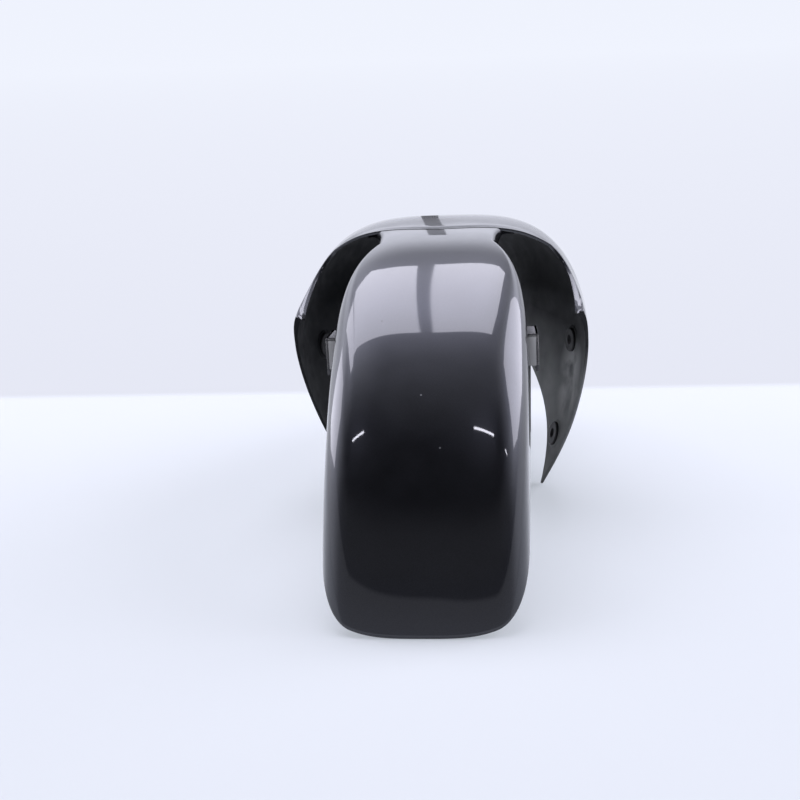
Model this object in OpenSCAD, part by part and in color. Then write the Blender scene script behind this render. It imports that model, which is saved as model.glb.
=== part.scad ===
// Motorcycle front mudguard: one moulded shell over a 17 inch front wheel, with a long tail,
// a narrow neck between the fork legs, and an arch whose two wings cover the front of the forks.
// Four rubber grommets sit in the wings. The shell stands on its tail and its two wing tips.

/* [Wheel arc] */
// Radius of the crown line about the wheel centre
arc_r = 330; // [310:5:350]
// Angle behind the top where the tail ends
tail_end = 76.5; // [72:0.5:80]
// Angle ahead of the top where the nose ends
nose_end = 50; // [44:1:56]

/* [Shell] */
// Thickness of the moulded wall
wall = 2.5; // [2:0.1:3]
// Height of the crease step across the saddle
crease_step = 1.2; // [0.8:0.1:1.6]
// Angle of the crease behind the top, on the centre line
crease_angle = 5.5; // [4.8:0.1:6.2]

/* [Tail] */
// Half width of the tail at its widest
tail_half_w = 78.5; // [75:0.5:81]
// Depth of the tail's side walls below the crown
tail_depth = 54; // [46:1:58]
// Radius of the tail's shoulders
tail_shoulder = 30; // [24:1:34]
// Draft of the tail's side walls
draft = 3; // [1:0.5:5]
// Slope of the cut across the end of the tail
end_cut = 45; // [42:1:48]

/* [Neck] */
// Half width of the neck between the fork legs
neck_half_w = 50.2; // [47:0.5:54]
// Angle of the neck behind the top
neck_angle = 10; // [9:0.5:11]
// Radius of the shoulders at the neck
neck_shoulder = 5; // [4:0.5:8]

/* [Arch] */
// Half width of the arch at its widest
arch_half_w = 128; // [124:0.5:132]
// Depth of the arch's rounded part below the crown
arch_depth = 95; // [90:1:102]

/* [Wings] */
// Angle behind the top of the wing's rear corner
corner_angle = 15; // [13:0.5:16]
// Angle ahead of the top of the wing's tip
tip_angle = 10; // [9:0.2:11]
// How far the wing leans inwards at its tip
tip_lean = 37; // [32:1:40]
// How far the wing's rear corner turns outwards
corner_out = 4.5; // [3:0.5:6]
// How much thicker the rim is at the rear corner
corner_rim = 2.5; // [1.5:0.5:3]

/* [Nose] */
// Half width of the nose
nose_half_w = 66; // [62:0.5:70]
// Depth of the nose's side walls below the crown
nose_depth = 62; // [56:1:68]
// Angle by which the nose's lower corners lie behind its end
nose_sweep = 7; // [4:0.5:10]

/* [Pads] */
// How far a pad stands out from the tail's side wall
pad_out = 7; // [6:0.5:10]
// Length of a pad along the tail
pad_length = 30; // [24:1:34]
// Height of a pad
pad_height = 31; // [28:1:34]
// Depth of a pad's middle below the crown line
pad_depth = 50; // [46:1:54]
// How much higher a pad's rear wall ends than its other walls
pad_mouth = 5; // [3:0.5:8]

/* [Grommets] */
// Diameter of the hole in the wing that holds a grommet
seat_d = 17; // [15:0.5:19]
// Diameter of the flat boss round each hole
boss_d = 27; // [26:0.5:30]
// Diameter of a grommet's flanges
flange_d = 22; // [21:0.5:24]
// Thickness of each flange
flange_t = 2.2; // [1.6:0.1:3]
// Diameter of the hole through a grommet
grommet_bore = 9; // [7:0.5:11]
// Thickness of the flat boss round each hole
boss_t = 4; // [3.6:0.1:5]
// Clearance between a grommet and what it grips
grip = 0.1; // [0.05:0.05:0.2]

/* [Hidden] */

// The length runs along Y about the origin, and the floor is at Z = 0.
length = arc_r * sin(tail_end) + (arc_r + crease_step) * sin(nose_end);
arc_y = arc_r * sin(tail_end) - length / 2;
arc_z = -arc_r * cos(tail_end);

function at(x, angle, depth) = let (r = arc_r - depth)
    [x, arc_y - r * sin(angle), arc_z + r * cos(angle)];
function mix(a, b, t) = a + (b - a) * t;
function ease(t) = let (u = min(1, max(0, t))) u * u * (3 - 2 * u);

// Section of the arch: half width and depth as shares of the whole, on a curve between
// an ellipse and a box. It also gives the crown of the tail.
SIDE_POWER = 3.4;
TOP_POWER = 1.55;
function share_x(d) = pow(1 - pow(max(0, 1 - d), TOP_POWER), 1 / SIDE_POWER);
function share_d(x) = 1 - pow(1 - pow(x, SIDE_POWER), 1 / TOP_POWER);
function crown_fall(x) = arch_depth * share_d(x / arch_half_w);
function crown_slope(x) = x < 1 ? 0 : atan(crown_fall(x + 0.5) - crown_fall(x - 0.5));

// Tail: the crown's half width, the shoulder's radius and the wall's depth at an angle.
full_angle = 50.5;
round_angle = 38;
under_angle = 1.2;
flare_w = 15;
flare_drop = 11;
FLARE_POWER = 3.5;
SWELL_POWER = 5.1;
function flare(a) = max(0, (neck_angle - a) / (neck_angle - under_angle));
function swell(a) = min(1, max(0, (a - neck_angle) / (full_angle - neck_angle)));
function tail_half(a) = mix(neck_half_w, tail_half_w, 1 - pow(1 - swell(a), SWELL_POWER))
    + flare_w * pow(flare(a), FLARE_POWER);
function tail_round(a) = mix(neck_shoulder, tail_shoulder, ease((a - neck_angle) / (round_angle - neck_angle)));
function tail_drop(a) = mix(flare_drop, tail_depth, ease((a - under_angle) / (2 * neck_angle)));

// A point of the tail's section, set in by inset from the outer face. Zone 0 is the crown,
// zone 1 the shoulder and zone 2 the side wall, and t runs across the zone.
function tail_section(a, zone, t, inset) =
    let (r = tail_round(a), s1 = 90 - draft, cx = tail_half(a) - r * sin(s1),
         s0 = crown_slope(cx + r * sin(crown_slope(cx))),
         x0 = cx + r * sin(s0), cd = crown_fall(x0) + r * cos(s0),
         s = zone == 0 ? crown_slope(x0 * t) : zone == 1 ? mix(s0, s1, t) : s1,
         base = zone == 0 ? [x0 * t, crown_fall(x0 * t)] : [cx + r * sin(s), cd - r * cos(s)],
         run = zone == 2 ? max(2, tail_drop(a) - base[1]) * t : 0)
    [base[0] + run * tan(draft) - inset * sin(s), base[1] + run + inset * cos(s)];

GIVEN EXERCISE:
All of the data needs to be reproduced exactly, with no line missing.

OUTPUT BELOW:
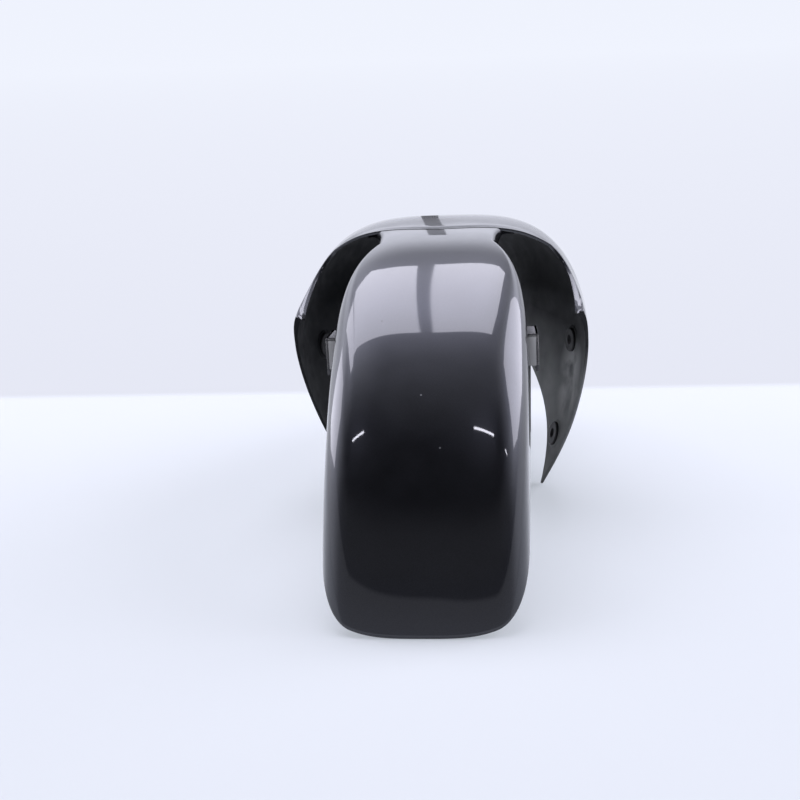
Model this object in OpenSCAD, part by part and in color. Then write the Blender scene script behind this render. It imports that model, which is saved as model.glb.
=== part.scad ===
// Motorcycle front mudguard: one moulded shell over a 17 inch front wheel, with a long tail,
// a narrow neck between the fork legs, and an arch whose two wings cover the front of the forks.
// Four rubber grommets sit in the wings. The shell stands on its tail and its two wing tips.

/* [Wheel arc] */
// Radius of the crown line about the wheel centre
arc_r = 330; // [310:5:350]
// Angle behind the top where the tail ends
tail_end = 76.5; // [72:0.5:80]
// Angle ahead of the top where the nose ends
nose_end = 50; // [44:1:56]

/* [Shell] */
// Thickness of the moulded wall
wall = 2.5; // [2:0.1:3]
// Height of the crease step across the saddle
crease_step = 1.2; // [0.8:0.1:1.6]
// Angle of the crease behind the top, on the centre line
crease_angle = 5.5; // [4.8:0.1:6.2]

/* [Tail] */
// Half width of the tail at its widest
tail_half_w = 78.5; // [75:0.5:81]
// Depth of the tail's side walls below the crown
tail_depth = 54; // [46:1:58]
// Radius of the tail's shoulders
tail_shoulder = 30; // [24:1:34]
// Draft of the tail's side walls
draft = 3; // [1:0.5:5]
// Slope of the cut across the end of the tail
end_cut = 45; // [42:1:48]

/* [Neck] */
// Half width of the neck between the fork legs
neck_half_w = 50.2; // [47:0.5:54]
// Angle of the neck behind the top
neck_angle = 10; // [9:0.5:11]
// Radius of the shoulders at the neck
neck_shoulder = 5; // [4:0.5:8]

/* [Arch] */
// Half width of the arch at its widest
arch_half_w = 128; // [124:0.5:132]
// Depth of the arch's rounded part below the crown
arch_depth = 95; // [90:1:102]

/* [Wings] */
// Angle behind the top of the wing's rear corner
corner_angle = 15; // [13:0.5:16]
// Angle ahead of the top of the wing's tip
tip_angle = 10; // [9:0.2:11]
// How far the wing leans inwards at its tip
tip_lean = 37; // [32:1:40]
// How far the wing's rear corner turns outwards
corner_out = 4.5; // [3:0.5:6]
// How much thicker the rim is at the rear corner
corner_rim = 2.5; // [1.5:0.5:3]

/* [Nose] */
// Half width of the nose
nose_half_w = 66; // [62:0.5:70]
// Depth of the nose's side walls below the crown
nose_depth = 62; // [56:1:68]
// Angle by which the nose's lower corners lie behind its end
nose_sweep = 7; // [4:0.5:10]

/* [Pads] */
// How far a pad stands out from the tail's side wall
pad_out = 7; // [6:0.5:10]
// Length of a pad along the tail
pad_length = 30; // [24:1:34]
// Height of a pad
pad_height = 31; // [28:1:34]
// Depth of a pad's middle below the crown line
pad_depth = 50; // [46:1:54]
// How much higher a pad's rear wall ends than its other walls
pad_mouth = 5; // [3:0.5:8]

/* [Grommets] */
// Diameter of the hole in the wing that holds a grommet
seat_d = 17; // [15:0.5:19]
// Diameter of the flat boss round each hole
boss_d = 27; // [26:0.5:30]
// Diameter of a grommet's flanges
flange_d = 22; // [21:0.5:24]
// Thickness of each flange
flange_t = 2.2; // [1.6:0.1:3]
// Diameter of the hole through a grommet
grommet_bore = 9; // [7:0.5:11]
// Thickness of the flat boss round each hole
boss_t = 4; // [3.6:0.1:5]
// Clearance between a grommet and what it grips
grip = 0.1; // [0.05:0.05:0.2]

/* [Hidden] */

// The length runs along Y about the origin, and the floor is at Z = 0.
length = arc_r * sin(tail_end) + (arc_r + crease_step) * sin(nose_end);
arc_y = arc_r * sin(tail_end) - length / 2;
arc_z = -arc_r * cos(tail_end);

function at(x, angle, depth) = let (r = arc_r - depth)
    [x, arc_y - r * sin(angle), arc_z + r * cos(angle)];
function mix(a, b, t) = a + (b - a) * t;
function ease(t) = let (u = min(1, max(0, t))) u * u * (3 - 2 * u);

// Section of the arch: half width and depth as shares of the whole, on a curve between
// an ellipse and a box. It also gives the crown of the tail.
SIDE_POWER = 3.4;
TOP_POWER = 1.55;
function share_x(d) = pow(1 - pow(max(0, 1 - d), TOP_POWER), 1 / SIDE_POWER);
function share_d(x) = 1 - pow(1 - pow(x, SIDE_POWER), 1 / TOP_POWER);
function crown_fall(x) = arch_depth * share_d(x / arch_half_w);
function crown_slope(x) = x < 1 ? 0 : atan(crown_fall(x + 0.5) - crown_fall(x - 0.5));

// Tail: the crown's half width, the shoulder's radius and the wall's depth at an angle.
full_angle = 50.5;
round_angle = 38;
under_angle = 1.2;
flare_w = 15;
flare_drop = 11;
FLARE_POWER = 3.5;
SWELL_POWER = 5.1;
function flare(a) = max(0, (neck_angle - a) / (neck_angle - under_angle));
function swell(a) = min(1, max(0, (a - neck_angle) / (full_angle - neck_angle)));
function tail_half(a) = mix(neck_half_w, tail_half_w, 1 - pow(1 - swell(a), SWELL_POWER))
    + flare_w * pow(flare(a), FLARE_POWER);
function tail_round(a) = mix(neck_shoulder, tail_shoulder, ease((a - neck_angle) / (round_angle - neck_angle)));
function tail_drop(a) = mix(flare_drop, tail_depth, ease((a - under_angle) / (2 * neck_angle)));

// A point of the tail's section, set in by inset from the outer face. Zone 0 is the crown,
// zone 1 the shoulder and zone 2 the side wall, and t runs across the zone.
function tail_section(a, zone, t, inset) =
    let (r = tail_round(a), s1 = 90 - draft, cx = tail_half(a) - r * sin(s1),
         s0 = crown_slope(cx + r * sin(crown_slope(cx))),
         x0 = cx + r * sin(s0), cd = crown_fall(x0) + r * cos(s0),
         s = zone == 0 ? crown_slope(x0 * t) : zone == 1 ? mix(s0, s1, t) : s1,
         base = zone == 0 ? [x0 * t, crown_fall(x0 * t)] : [cx + r * sin(s), cd - r * cos(s)],
         run = zone == 2 ? max(2, tail_drop(a) - base[1]) * t : 0)
    [base[0] + run * tan(draft) - inset * sin(s), base[1] + run + inset * cos(s)];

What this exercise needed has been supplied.